Collider Bias

posted 04-10-2024

While reading Judea Pearls's book Book of Why I came across a statistical pitfall that I think doesn't get enough attention.

You've probably heard of spurious correlations in statistics. There is the common slogan "correlation does not imply causation". This is simply enough to see. Take the case of two variables X and Y which both share a common cause Z. An example is when it is raining, the streets are wet and people are likely to be carrying an umbrella. But of course the two variables X holding an umbrella and Y streets are wet are not causally connected. One does not cause the other. The spurious correlation can be ameliorated by controlling on the variable Z. That simply means to hold constant in some way the value Z and consider the variables X and Y in a "slice" of Z.

So far so good. But there is another less well known causal error that is in some ways the dual to the above.
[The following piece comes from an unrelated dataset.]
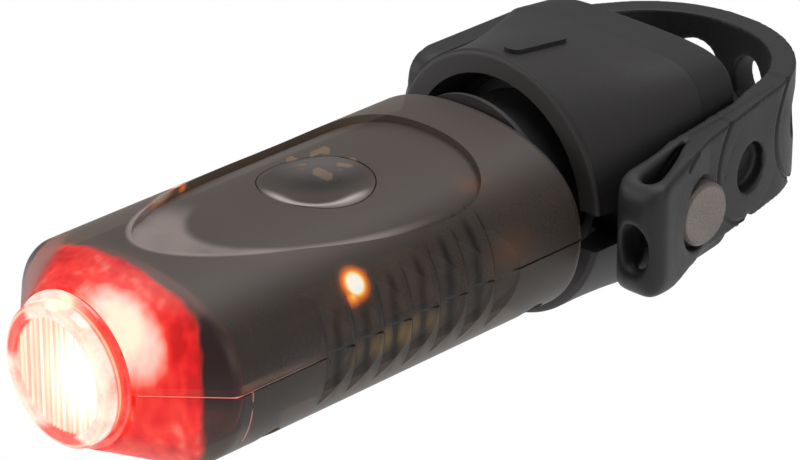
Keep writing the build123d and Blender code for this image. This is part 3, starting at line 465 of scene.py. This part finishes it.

Collider Bias, also known as Berkson's Paradox, happens when two variables X and Y both causaully contribute to a third variable Z. When we control for the variable Z, we get a spurious anti-correlation between X and Y! Think of it like arithmetic. If we have an equation Z = X + Y with Z constant, then when X is almost as large as Z, then Y has to be small to make the equation work, and vice versa. Here is an example from the wiki article. Suppose the variable Z is level of fame and X is talent and Y is attractiveness. Then examining famous people one might observe attractive famous people tend to be less talented and talented famous people tend to be less attractive.

Collider bias demonstrates the potential pitfalls when controlling for a variable. It pops up in all sorts of areas. It is observed in real life medical studies. For instance investigators studying mothers health, smoking, and infant birth weight. In controlling for infant birth weight, they found a surprising (spurious) correlation between smoking and the mother's health!